Most figure out there isn't enough work to sustain them and they need to leave for Montreal or Vancouver or Toronto, says McNabb.

Bhaneja, who hosted the Canterbury gala last year, says he runs into fellow grads "all the time."

"I sort of call it 'six degrees of Canterbury,' " he says.

There's always hope for grads, he says. "If they want to, they can have a career in the arts."

That's part of why teacher St. Louis says the teacher-student bond at Canterbury is stronger than at the school her children attend.

"Because we know the kids so well, they talk to us about so many things ... they learn to trust us and, depending on their background, they don't always have that."

McNabb says students might be struggling with stage moms and dads or parents who are not supportive of their artistic ambitions, or wary of their practicality.

"There are always parents who say, 'I don't want my kids here,' " he says. "I had a kid crying in my office this morning because her parents don't want her here."

Faculty follow their former students' careers as best as they can. Students often stay in contact. McNabb hosts an annual drama Christmas party at his house every year; about 100 people show up, many with spouses and babies.

"You make a big bond with somebody when you are with them for four solid years. When you are in the arts, you open up to your teachers," he says. "There is an emotional bond, because that is what the arts is all about."


The Grade 10 modern dance class is over. Upstairs, 15-year-old Ada Oliver is working away in a visual arts class. She's etched intricate drawings into Plexiglas and metal. Her hands are covered in ink as she points to the fantastical images which have gone into one creation -- "Imagination Age 5."

"I don't like planning them out completely," she explains.

Each discipline in the Canterbury arts program has ways of reaching out to the community. There's the dance troupe, the annual musical.

The teachers, says McNabb, expect a lot from their students.

"Canterbury has a really high reputation and we don't want to lose that," he says. If they are tough, students must "get used to it."

"That's what life is going to be like," he says. "If you can't cope in a drama program, you're dead."

Mercer credits Canterbury for paving the way to make music her life's work.

"You got to concentrate on what you loved doing and yet you had the academic to back it up. You were able to be who you wanted to be."

Art of the State


About one-third of Canterbury's 1,300 students are enrolled in the arts program.

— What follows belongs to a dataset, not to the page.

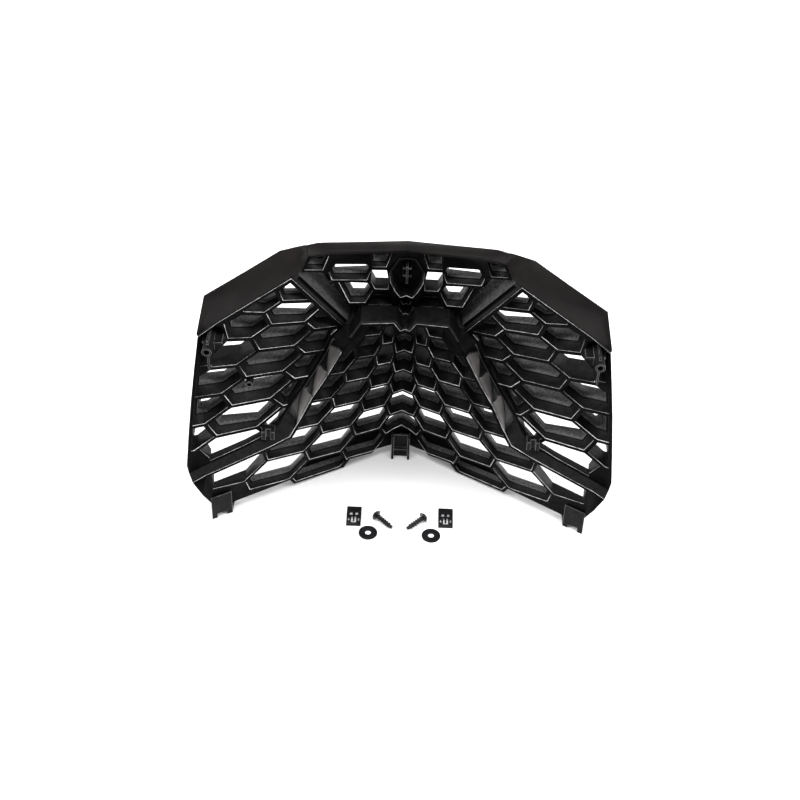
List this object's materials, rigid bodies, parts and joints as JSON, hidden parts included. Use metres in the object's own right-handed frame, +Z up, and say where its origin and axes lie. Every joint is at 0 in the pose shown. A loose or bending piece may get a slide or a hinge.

- The 250 Grade 9 students are streamed into different areas: Dance, drama, literary arts, music (vocal or instrumental, strings or wind) and visual arts.

- Once there, they must maintain at least a 65% average.

- Students spend one-quarter of their school day pursuing their chosen discipline.

- The program used to be provincially funded until the $180,000 arts budget was yanked in 1999. Now parents donate $250 a year to cover costs for everything from art supplies to live models.

- Each February the school hosts the Canterbury Stars Return Gala to raise funds for the arts program.